Toujours en ce qui concerne l’affichage des prix, source d’information pour le consommateur, le Plan propose de mentionner le montant de la rémunération pour copie privée payée lors de l’achat d’un support vierge soumis à cette rémunération.
4. Concertation
De manière originale, le Plan propose de fondre l’ensemble des organismes et comités divers français agissant dans le domaine de l’économie numérique en une seule nouvelle entité dénommée « Conseil National du Numérique ».
Ce nouvel organisme regrouperait les attributions du comité de la télématique anonyme (CTA), du conseil supérieur de la télématique (CST), du forum des droits de l’Internet (FDI), du conseil consultatif de l’Internet (CCI), du conseil stratégique des technologies de l’information (CSTI) et du comité de coordination des sciences et technologies de l’information et de la communication (CCSTIC).
5. Contentieux
Le Plan propose deux grandes orientations dans le domaine du contentieux.

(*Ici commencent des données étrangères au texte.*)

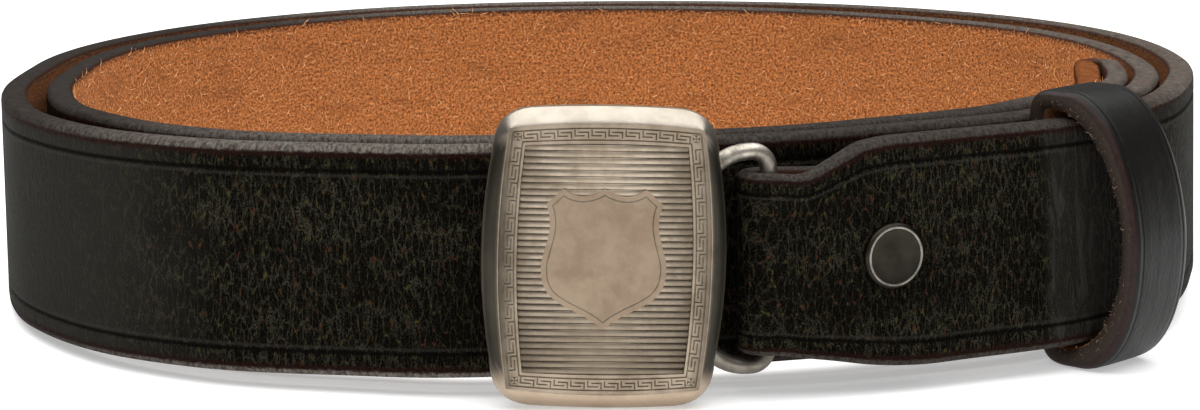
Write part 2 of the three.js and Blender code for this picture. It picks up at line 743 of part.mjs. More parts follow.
// Buckle plate: a hollow-backed engraved shell with a rounded bevel, hinge lugs for the
// wire loop, and a plain clamp bar round the strap behind it
function makeBucklePlate() {
  const shell = loft(PLATE_SHELL.map(({ inset, depth }) => plateRing(inset, depth)), false);
  const engraved = toSolid(shell).subtract(engraving());
  const place = new THREE.Matrix4().makeRotationZ(radians(PLATE_TURN));
  place.multiply(new THREE.Matrix4().makeRotationX(radians(-PLATE_LEAN)));
  place.multiply(new THREE.Matrix4().makeRotationY(radians(PLATE_ROLL)));
  place.setPosition(PLATE_FACE.x, PLATE_FACE.y, PLATE_FACE.z);

  const lugBack = new THREE.CylinderGeometry(LUG_RADIUS, LUG_RADIUS, LUG_HEIGHT, LUG_SIDES);
  lugBack.rotateX(Math.PI / 2);
  const lugRoot = new THREE.BoxGeometry(2 * LUG_RADIUS, LUG_DEPTH, LUG_HEIGHT);
  lugRoot.translate(0, -LUG_DEPTH / 2, 0);
  const bore = new THREE.CylinderGeometry(
    WIRE_RADIUS + CLEARANCE, WIRE_RADIUS + CLEARANCE, LUG_HEIGHT + 2 * CUT_PAST, LUG_SIDES);
  bore.rotateX(Math.PI / 2);
  const lug = toSolid(lugBack).add(toSolid(lugRoot)).subtract(toSolid(bore));
  const hingeHeight = (WIRE_LOW + WIRE_HIGH) / 2;
  const upperLug = lug.translate([HINGE.x, HINGE.y, hingeHeight + LUG_SPREAD]);
  const lowerLug = lug.translate([HINGE.x, HINGE.y, hingeHeight - LUG_SPREAD]);

  const slotHeight = STRAP_WIDTH + 2 * CLEARANCE;
  const frame = new THREE.BoxGeometry(CLAMP_WIDTH, CLAMP_DEPTH, slotHeight + 2 * CLAMP_THICKNESS);
  frame.translate(0, (CLAMP_THICKNESS - CLAMP_DEPTH) / 2, 0);
  const slot = new THREE.BoxGeometry(CLAMP_WIDTH + 2 * CUT_PAST, CLAMP_DEPTH, slotHeight);
  slot.translate(0, -(CLAMP_THICKNESS + CLAMP_DEPTH) / 2, 0);
  const clamp = toSolid(frame).subtract(toSolid(slot)).rotate([0, 0, CLAMP_TURN])
    .translate([CLAMP_BAR.x, CLAMP_BAR.y, STRAP_WIDTH / 2]);

  const inFront = new THREE.BoxGeometry(2 * PLATE_WIDTH, CLAMP_DEPTH, 2 * PLATE_HEIGHT);
  inFront.translate(0, PLATE_WALL - FITTING_BITE - CLAMP_DEPTH / 2, 0);
  inFront.applyMatrix4(place);
  const fittings = upperLug.add(lowerLug).add(clamp).subtract(toSolid(inFront));
  return toGeometry(engraved.transform(place.elements).add(fittings));
}

// The pieces, each with its own finish
const leather = { color: 0x241d17, roughness: 0.55, metalness: 0 };
const keeperLeather = { color: 0x2a2622, roughness: 0.5, metalness: 0 };
const silver = { color: 0xaba08f, roughness: 0.38, metalness: 1 };
const steel = { color: 0x6f6b60, roughness: 0.42, metalness: 1 };

function piece(name, geometry, finish) {
  const mesh = new THREE.Mesh(geometry, new THREE.MeshStandardMaterial(finish));
  mesh.name = name;
  return mesh;
}

const belt = new THREE.Group();
belt.add(piece("strap", makeStrap(), leather));
belt.add(piece("keeper", makeKeeper(), keeperLeather));
belt.add(piece("rivet", makeRivet(), steel));
belt.add(piece("wire_loop", makeWireLoop(), steel));
belt.add(piece("buckle_plate", makeBucklePlate(), silver));
belt.rotation.set(radians(REST_PITCH), radians(REST_ROLL), 0);
belt.position.set(SEAT.x, SEAT.y, SEAT.z);

const group = new THREE.Group();
group.add(belt);

export default group;
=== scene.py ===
# A black leather belt with an engraved plate buckle, wound in two turns and standing on
# its edge. Sizes are in millimetres in the belt's own frame: the plan's origin is the
# middle of the loop, and height 0 is the strap's lower edge.

import math

import bpy
import numpy as np
from mathutils import Matrix, Vector


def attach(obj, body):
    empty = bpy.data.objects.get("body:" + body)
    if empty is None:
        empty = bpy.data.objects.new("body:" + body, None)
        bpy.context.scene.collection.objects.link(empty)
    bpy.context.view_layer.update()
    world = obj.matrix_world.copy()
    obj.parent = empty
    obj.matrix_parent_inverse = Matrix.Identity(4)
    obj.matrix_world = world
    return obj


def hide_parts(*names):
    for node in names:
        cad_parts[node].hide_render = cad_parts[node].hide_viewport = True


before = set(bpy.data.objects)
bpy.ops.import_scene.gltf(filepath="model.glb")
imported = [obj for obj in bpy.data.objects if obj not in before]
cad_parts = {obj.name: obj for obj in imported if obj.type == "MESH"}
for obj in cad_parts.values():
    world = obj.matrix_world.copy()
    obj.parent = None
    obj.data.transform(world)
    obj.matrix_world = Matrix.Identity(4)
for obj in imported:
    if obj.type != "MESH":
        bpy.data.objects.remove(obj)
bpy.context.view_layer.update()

# Camera
# It stands level with a person looking a little down at the belt's front, and it leans
# with the belt, which rests on its back edge, its keeper and its buckle.
REST_PITCH = math.radians(-0.705)
REST_ROLL = math.radians(-0.887)
SEAT = Vector((-0.35, 3.266, 1.629))
MILLIMETRE = 0.001
resting = (
    Matrix.Translation(SEAT)
    @ Matrix.Rotation(REST_PITCH, 4, "X")
    @ Matrix.Rotation(REST_ROLL, 4, "Y")
)

CAMERA_PLACE = Vector((-1.0, -437.36, 84.10))
CAMERA_DOWN = math.radians(10)
CAMERA_TWIST = math.radians(-0.397)


def add_object(name, data):
    made = bpy.data.objects.new(name, data)
    bpy.context.scene.collection.objects.link(made)
    return made


camera_data = bpy.data.cameras.new("camera")
camera_data.lens = 90.25
camera_data.sensor_width = 36
camera_data.clip_start = 0.01
camera = add_object("camera", camera_data)
bpy.context.scene.camera = camera
standing = (
    resting
    @ Matrix.Translation(CAMERA_PLACE)
    @ Matrix.Rotation(math.radians(90) - CAMERA_DOWN, 4, "X")
    @ Matrix.Rotation(CAMERA_TWIST, 4, "Z")
)
standing.translation *= MILLIMETRE
camera.matrix_world = standing


# Strap
# One length of thick leather, black on its grain side and raw tan behind, with rounded,
# burnished and dyed edges and a pressed crease along each. It runs from the fold on the
# wire loop round the loop twice, and ends in a tight return with a rounded tip.
STRAP_WIDTH = 28.6
LEATHER = 3.6
SKIVED = 2.4
BAR_BEARING = -76.2
LOOP_FIRST = BAR_BEARING + 0.8
LOOP_STEP = 0.9
TURN_BACK_BEARING = 716
TURN_BACK_GAP = 0.8
TIP_LEATHER = 3.0
TIP_LENGTH = 35
TIP_BLUNT = 3
BEND_STEPS = 24
TIP_STEPS = 40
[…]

La première vise à intensifier la lutte contre la cybercriminalité, notamment en doublant le nombre d’enquêteurs spécialisés en criminalité informatique d’ici à 2012. Le Plan préconise d’étendre les prérogatives de certains organismes pour prendre en compte de nouvelles formes de cybercriminalité, comme la multiplication des délits de contrefaçon sur Internet.
La seconde vise à dynamiser la justice en ligne en mettant en place, par exemple, une « pré-plainte » en ligne et en dématérialisant les procédures pénales par une interconnexion des services enquêteurs et des juridictions.
Il ne s’agit évidemment que d’un très bref aperçu, très subjectif, des nombreuses propositions du Plan.